What is needed: Everything from the line containing "wedge_width = KERF_WIDTH_END - 2 * GAP" down to the line containing "points = [vertex.co" is to be returned exactly; include both boundary lines and leave out all others.

Information given:

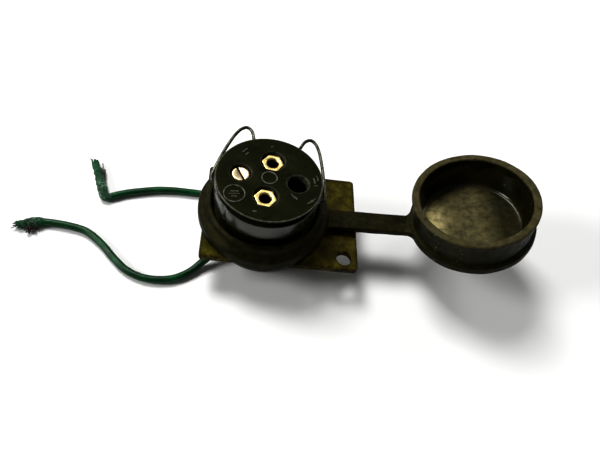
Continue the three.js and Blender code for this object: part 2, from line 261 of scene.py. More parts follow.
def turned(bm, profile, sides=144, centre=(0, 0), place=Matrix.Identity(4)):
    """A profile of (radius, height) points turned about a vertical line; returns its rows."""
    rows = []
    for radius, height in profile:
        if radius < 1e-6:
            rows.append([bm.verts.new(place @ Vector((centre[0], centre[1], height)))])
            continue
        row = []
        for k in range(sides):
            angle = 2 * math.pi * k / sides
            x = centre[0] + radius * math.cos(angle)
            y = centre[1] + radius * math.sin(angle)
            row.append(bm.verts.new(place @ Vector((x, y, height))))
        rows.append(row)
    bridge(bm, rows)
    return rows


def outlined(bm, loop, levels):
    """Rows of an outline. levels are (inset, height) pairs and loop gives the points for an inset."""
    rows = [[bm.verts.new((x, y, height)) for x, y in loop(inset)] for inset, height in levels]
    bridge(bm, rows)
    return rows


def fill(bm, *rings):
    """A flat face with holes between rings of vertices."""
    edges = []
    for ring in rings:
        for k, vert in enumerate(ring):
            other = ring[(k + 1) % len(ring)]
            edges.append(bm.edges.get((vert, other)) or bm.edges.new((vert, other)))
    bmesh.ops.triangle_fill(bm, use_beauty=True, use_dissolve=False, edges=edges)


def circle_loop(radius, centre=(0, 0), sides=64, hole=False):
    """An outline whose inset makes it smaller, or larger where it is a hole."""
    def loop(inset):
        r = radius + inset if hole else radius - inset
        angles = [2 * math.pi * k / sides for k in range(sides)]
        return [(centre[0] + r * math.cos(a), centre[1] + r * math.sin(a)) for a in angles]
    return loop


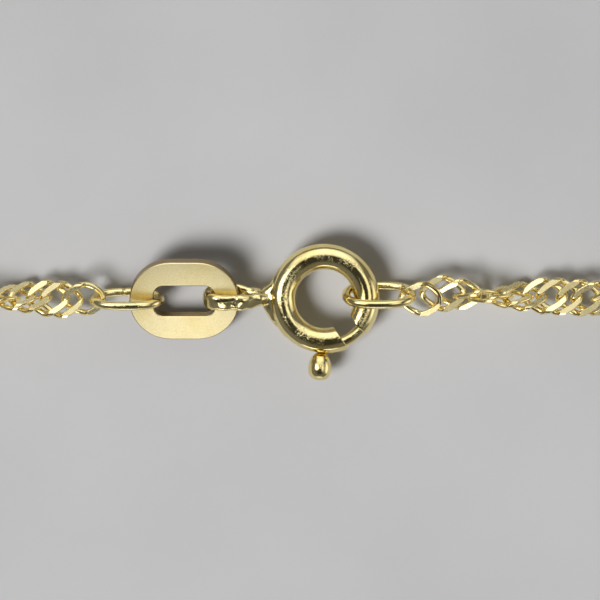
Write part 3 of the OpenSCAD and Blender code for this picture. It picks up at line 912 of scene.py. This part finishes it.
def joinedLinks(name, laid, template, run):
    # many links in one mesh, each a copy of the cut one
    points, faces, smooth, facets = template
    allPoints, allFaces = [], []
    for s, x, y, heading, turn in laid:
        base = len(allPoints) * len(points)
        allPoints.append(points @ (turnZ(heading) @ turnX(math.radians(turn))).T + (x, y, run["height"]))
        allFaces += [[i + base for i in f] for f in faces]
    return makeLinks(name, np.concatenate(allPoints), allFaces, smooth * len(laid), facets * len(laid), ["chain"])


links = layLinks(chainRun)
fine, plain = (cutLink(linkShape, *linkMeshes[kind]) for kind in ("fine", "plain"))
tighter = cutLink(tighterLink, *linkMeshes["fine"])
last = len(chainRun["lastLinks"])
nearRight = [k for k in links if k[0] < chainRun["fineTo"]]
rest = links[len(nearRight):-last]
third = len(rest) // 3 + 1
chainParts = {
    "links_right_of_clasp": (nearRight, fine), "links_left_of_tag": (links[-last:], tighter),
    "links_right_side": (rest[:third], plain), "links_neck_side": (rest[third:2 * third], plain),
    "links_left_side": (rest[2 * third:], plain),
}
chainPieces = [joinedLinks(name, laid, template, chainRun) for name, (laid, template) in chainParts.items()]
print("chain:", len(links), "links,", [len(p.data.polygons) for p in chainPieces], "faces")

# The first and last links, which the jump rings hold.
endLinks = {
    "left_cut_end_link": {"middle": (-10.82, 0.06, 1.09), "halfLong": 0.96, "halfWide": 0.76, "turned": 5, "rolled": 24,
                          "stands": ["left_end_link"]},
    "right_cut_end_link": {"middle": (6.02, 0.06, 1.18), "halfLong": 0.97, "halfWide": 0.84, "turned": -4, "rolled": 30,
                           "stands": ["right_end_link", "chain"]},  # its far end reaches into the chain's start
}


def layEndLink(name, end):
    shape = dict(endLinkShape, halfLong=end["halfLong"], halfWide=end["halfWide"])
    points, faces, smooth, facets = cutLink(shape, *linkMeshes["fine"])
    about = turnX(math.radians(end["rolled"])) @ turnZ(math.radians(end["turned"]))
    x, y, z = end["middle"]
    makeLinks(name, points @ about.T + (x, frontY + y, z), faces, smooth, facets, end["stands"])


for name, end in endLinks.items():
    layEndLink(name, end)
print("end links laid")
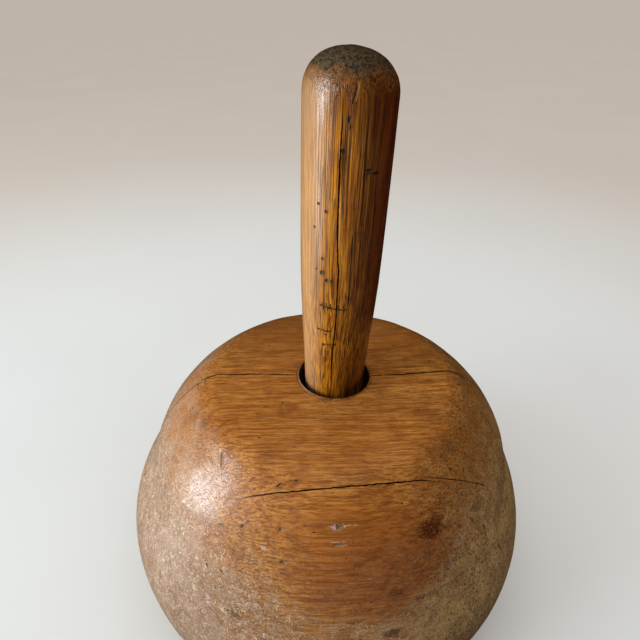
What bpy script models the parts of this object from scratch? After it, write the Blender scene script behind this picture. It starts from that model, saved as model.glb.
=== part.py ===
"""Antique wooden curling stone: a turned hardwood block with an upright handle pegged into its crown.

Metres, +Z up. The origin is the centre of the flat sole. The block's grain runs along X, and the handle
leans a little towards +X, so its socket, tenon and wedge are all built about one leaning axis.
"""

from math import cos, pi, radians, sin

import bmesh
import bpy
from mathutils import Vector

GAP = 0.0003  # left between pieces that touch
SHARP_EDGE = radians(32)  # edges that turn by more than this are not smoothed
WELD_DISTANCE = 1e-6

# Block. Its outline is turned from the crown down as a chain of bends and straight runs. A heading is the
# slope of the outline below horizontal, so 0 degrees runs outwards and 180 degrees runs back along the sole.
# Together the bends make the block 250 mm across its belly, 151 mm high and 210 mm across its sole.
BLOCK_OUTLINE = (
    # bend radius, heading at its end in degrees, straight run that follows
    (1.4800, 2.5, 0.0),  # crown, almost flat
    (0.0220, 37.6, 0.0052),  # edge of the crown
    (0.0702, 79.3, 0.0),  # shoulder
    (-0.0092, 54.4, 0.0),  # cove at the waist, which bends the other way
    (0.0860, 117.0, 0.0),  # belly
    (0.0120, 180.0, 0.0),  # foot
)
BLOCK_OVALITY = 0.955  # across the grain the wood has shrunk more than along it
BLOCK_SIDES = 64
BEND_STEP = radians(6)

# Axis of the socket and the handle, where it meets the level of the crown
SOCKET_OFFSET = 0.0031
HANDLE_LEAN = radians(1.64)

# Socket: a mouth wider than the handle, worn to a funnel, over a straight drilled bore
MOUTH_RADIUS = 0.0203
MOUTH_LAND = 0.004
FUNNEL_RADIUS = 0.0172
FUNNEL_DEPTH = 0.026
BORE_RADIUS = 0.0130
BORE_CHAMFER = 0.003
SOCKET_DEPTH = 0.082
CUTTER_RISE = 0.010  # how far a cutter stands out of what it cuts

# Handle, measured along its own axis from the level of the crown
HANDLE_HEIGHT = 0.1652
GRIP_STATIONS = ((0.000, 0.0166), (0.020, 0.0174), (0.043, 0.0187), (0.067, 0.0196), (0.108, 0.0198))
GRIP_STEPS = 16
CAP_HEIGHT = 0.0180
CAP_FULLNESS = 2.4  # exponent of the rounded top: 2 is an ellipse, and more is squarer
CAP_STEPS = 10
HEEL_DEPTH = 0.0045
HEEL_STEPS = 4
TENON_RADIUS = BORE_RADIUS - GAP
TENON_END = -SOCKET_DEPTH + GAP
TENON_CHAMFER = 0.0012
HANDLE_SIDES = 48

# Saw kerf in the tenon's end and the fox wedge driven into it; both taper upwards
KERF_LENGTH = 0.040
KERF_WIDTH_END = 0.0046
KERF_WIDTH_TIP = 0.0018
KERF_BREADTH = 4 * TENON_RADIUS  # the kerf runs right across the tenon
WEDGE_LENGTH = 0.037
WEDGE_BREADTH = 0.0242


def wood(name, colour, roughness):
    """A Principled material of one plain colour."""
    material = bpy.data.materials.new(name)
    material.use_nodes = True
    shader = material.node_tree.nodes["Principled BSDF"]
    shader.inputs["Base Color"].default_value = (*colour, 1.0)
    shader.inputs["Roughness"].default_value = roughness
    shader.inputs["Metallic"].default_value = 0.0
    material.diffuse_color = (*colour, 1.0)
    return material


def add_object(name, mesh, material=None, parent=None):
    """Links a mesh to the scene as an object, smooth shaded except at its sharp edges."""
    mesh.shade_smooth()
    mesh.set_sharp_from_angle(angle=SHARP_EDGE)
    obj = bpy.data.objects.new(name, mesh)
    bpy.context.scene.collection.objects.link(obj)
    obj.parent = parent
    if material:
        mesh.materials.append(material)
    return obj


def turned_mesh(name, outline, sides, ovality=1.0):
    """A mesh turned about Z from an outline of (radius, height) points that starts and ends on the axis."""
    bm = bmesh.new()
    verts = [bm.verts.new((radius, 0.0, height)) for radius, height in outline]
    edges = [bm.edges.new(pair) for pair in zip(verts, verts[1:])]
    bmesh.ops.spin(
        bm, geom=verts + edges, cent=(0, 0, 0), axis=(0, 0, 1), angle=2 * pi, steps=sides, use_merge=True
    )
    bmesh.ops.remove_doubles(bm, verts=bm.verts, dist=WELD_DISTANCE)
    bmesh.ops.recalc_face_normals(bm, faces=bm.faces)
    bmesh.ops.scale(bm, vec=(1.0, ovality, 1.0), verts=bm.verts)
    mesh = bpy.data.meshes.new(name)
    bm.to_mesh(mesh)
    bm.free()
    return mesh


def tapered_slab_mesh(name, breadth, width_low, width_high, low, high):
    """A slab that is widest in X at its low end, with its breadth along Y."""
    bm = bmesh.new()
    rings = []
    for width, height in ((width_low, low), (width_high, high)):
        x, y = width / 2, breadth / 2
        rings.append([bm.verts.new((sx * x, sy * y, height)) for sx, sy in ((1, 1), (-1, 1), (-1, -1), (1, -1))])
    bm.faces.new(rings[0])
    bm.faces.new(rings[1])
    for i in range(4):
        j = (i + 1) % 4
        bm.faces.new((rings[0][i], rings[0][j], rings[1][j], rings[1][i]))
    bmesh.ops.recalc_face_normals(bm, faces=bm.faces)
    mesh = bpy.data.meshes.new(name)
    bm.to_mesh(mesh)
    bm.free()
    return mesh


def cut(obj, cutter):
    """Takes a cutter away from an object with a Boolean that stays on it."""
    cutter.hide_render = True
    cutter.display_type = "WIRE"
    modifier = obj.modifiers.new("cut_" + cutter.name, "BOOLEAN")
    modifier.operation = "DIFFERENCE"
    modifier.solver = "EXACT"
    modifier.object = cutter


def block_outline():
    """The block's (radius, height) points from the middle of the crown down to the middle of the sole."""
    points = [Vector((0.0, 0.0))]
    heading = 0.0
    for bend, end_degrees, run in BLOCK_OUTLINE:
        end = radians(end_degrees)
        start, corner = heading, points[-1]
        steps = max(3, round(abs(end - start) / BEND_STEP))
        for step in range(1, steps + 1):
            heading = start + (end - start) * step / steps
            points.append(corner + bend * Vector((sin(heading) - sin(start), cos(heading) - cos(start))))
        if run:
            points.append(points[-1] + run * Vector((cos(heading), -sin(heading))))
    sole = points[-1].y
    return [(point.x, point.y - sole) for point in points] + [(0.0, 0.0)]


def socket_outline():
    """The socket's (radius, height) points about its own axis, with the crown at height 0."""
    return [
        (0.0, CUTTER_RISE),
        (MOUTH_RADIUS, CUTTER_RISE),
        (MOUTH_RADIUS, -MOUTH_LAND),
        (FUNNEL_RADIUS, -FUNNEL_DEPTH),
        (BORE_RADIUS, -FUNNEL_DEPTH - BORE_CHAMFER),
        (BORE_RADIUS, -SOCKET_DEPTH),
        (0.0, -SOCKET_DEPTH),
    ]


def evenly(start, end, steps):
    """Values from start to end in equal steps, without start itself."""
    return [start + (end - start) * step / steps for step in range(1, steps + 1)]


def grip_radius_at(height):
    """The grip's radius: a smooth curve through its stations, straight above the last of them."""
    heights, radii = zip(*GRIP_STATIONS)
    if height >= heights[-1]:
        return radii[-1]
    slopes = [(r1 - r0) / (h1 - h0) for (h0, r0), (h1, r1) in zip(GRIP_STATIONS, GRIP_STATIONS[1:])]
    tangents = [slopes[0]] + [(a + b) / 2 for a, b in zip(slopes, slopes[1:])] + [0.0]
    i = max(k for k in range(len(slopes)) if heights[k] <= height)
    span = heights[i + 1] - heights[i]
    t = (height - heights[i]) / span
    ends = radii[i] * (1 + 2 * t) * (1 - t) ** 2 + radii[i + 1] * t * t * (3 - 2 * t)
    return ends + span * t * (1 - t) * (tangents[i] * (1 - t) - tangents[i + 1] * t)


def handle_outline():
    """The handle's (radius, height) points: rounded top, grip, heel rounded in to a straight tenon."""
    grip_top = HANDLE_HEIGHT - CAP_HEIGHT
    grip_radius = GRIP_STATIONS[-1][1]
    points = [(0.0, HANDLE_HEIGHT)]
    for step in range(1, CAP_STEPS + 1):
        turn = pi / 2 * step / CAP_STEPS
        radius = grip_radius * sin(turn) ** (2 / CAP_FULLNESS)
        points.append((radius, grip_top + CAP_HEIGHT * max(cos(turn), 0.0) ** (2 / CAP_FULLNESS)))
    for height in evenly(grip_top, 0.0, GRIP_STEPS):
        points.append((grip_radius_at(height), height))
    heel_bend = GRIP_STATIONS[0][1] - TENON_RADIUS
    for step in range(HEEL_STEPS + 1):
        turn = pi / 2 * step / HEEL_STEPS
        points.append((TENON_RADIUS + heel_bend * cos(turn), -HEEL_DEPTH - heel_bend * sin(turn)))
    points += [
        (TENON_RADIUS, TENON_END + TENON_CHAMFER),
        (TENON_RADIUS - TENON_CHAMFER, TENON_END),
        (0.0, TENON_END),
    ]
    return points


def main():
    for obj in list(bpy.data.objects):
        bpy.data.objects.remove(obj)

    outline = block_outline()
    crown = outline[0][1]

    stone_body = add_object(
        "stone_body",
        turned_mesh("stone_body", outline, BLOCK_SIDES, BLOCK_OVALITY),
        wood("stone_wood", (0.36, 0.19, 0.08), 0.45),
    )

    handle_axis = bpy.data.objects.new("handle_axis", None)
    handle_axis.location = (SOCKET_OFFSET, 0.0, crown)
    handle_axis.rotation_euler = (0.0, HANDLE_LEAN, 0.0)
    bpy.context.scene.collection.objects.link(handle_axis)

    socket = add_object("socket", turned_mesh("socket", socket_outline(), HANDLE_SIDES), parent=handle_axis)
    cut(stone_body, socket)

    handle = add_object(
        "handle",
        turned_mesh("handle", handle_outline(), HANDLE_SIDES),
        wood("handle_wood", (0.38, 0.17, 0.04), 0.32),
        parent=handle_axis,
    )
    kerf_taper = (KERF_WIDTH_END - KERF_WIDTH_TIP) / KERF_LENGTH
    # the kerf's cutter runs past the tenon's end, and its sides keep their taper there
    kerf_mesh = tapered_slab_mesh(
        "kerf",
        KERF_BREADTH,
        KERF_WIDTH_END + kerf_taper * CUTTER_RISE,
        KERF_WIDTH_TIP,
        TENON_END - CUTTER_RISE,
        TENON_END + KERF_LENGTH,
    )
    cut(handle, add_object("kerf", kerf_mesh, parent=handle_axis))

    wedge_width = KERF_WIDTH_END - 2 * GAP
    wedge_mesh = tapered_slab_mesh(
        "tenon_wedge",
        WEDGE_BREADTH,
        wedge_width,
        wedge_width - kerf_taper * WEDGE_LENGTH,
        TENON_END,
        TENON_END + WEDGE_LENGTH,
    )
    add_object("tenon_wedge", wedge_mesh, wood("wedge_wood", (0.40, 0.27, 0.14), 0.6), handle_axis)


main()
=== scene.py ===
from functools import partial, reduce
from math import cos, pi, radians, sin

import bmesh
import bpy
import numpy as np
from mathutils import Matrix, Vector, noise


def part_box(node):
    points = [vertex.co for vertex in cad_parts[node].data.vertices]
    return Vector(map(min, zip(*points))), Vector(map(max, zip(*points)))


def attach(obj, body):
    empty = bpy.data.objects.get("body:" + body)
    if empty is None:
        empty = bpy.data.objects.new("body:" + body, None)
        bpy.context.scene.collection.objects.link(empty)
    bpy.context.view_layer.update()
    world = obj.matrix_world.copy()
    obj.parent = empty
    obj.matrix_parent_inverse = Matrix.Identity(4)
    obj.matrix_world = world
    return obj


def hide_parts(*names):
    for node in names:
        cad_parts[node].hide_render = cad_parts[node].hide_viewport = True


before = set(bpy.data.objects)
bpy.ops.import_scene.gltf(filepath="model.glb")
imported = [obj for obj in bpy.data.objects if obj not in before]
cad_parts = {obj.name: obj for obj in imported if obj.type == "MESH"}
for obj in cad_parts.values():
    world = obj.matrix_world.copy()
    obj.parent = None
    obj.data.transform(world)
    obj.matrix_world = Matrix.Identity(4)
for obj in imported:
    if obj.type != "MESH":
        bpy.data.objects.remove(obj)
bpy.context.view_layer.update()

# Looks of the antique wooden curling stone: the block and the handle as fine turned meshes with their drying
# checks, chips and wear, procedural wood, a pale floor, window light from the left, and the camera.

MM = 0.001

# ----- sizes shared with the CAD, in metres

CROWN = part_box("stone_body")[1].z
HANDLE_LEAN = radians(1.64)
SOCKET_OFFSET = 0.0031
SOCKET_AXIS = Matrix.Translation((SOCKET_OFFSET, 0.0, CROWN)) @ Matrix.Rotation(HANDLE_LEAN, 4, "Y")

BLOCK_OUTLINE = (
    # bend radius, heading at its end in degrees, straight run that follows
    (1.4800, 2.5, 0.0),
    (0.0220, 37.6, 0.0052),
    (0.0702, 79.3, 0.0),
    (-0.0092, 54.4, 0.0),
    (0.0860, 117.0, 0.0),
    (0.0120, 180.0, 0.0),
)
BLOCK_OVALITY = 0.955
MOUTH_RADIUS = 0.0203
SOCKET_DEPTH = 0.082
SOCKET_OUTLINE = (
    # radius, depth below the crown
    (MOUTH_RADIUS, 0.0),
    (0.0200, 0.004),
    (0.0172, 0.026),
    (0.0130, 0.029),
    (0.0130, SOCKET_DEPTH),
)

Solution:
    wedge_width = KERF_WIDTH_END - 2 * GAP
    wedge_mesh = tapered_slab_mesh(
        "tenon_wedge",
        WEDGE_BREADTH,
        wedge_width,
        wedge_width - kerf_taper * WEDGE_LENGTH,
        TENON_END,
        TENON_END + WEDGE_LENGTH,
    )
    add_object("tenon_wedge", wedge_mesh, wood("wedge_wood", (0.40, 0.27, 0.14), 0.6), handle_axis)


main()
=== scene.py ===
from functools import partial, reduce
from math import cos, pi, radians, sin

import bmesh
import bpy
import numpy as np
from mathutils import Matrix, Vector, noise


def part_box(node):
    points = [vertex.co for vertex in cad_parts[node].data.vertices]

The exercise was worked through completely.